Conservation of momentum without Newton's third law

[davidbenari]

So I've recently read Newton's third law violates the principles of relativity. I only know how to prove conservation of momentum if Newton's third law holds. I was hoping someone could explain to me this (proving conservation of momentum when Newton's third law is false) without using extremely hefty mathematics, and specifically addressing E&M:

" It turns out that we can ``rescue'' momentum conservation by abandoning action at a distance theories, and instead adopting so-called field theories in which there is a medium, called a field, which transmits the force from one particle to another. In electromagnetism there are, in fact, two fields--the electric field, and the magnetic field." source: http://farside.ph.utexas.edu/teaching/em/lectures/node28.html#e311Thanks.

 

[jtbell]

In a nutshell, the electromagnetic field carries momentum.
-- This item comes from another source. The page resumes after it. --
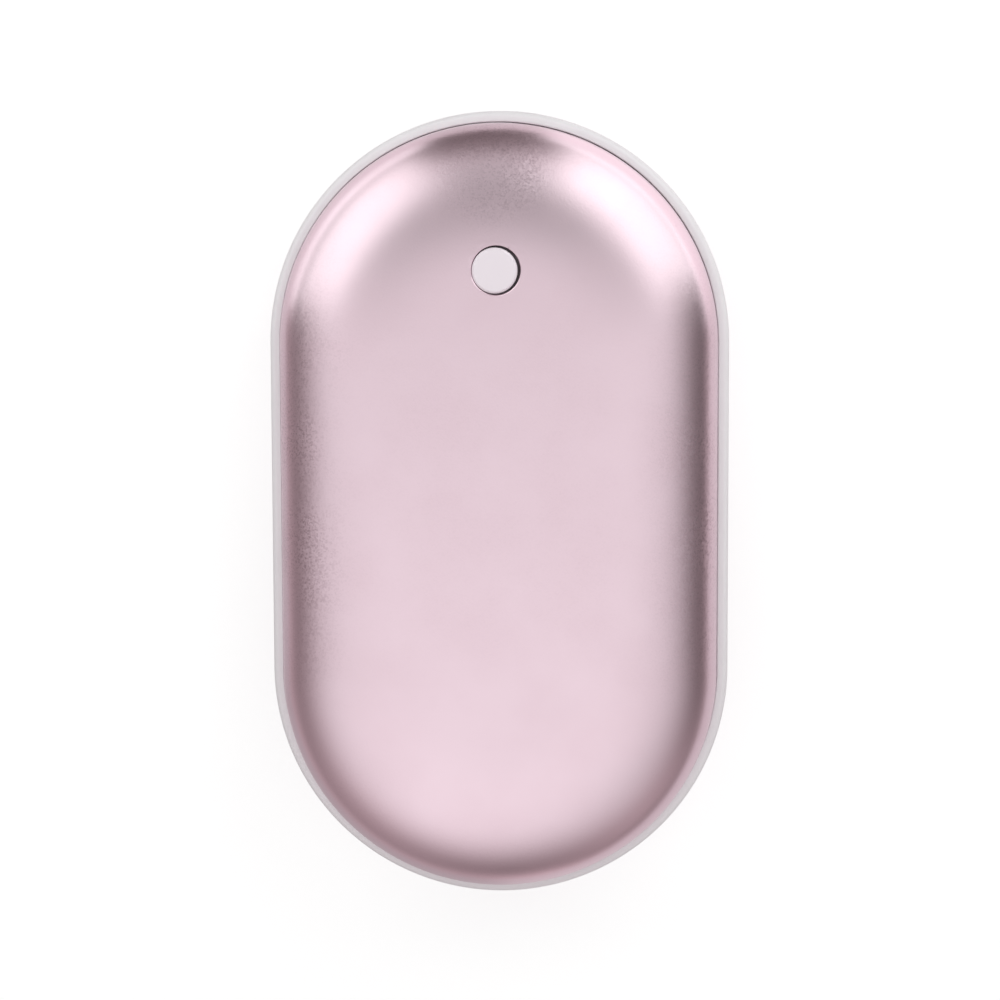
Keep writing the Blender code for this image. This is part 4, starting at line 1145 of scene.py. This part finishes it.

We define this in terms of a momentum density (momentum per unit volume), as defined at the top of this page:

http://farside.ph.utexas.edu/teaching/em/lectures/node91.html

The total momentum of a system of particles and electromagnetic fields is the sum of the mechanical momenta of the particles plus the integral of the electromagnetic momentum density over all space. Momentum can be transferred between these two forms by way of the electromagnetic (Lorentz) force $\vec F = q(\vec E + \vec v \times \vec B)$, but the total is conserved. Unfortunately, to prove that the total is conserved, you need to use a lot of "hefty mathematics" in the form of vector calculus.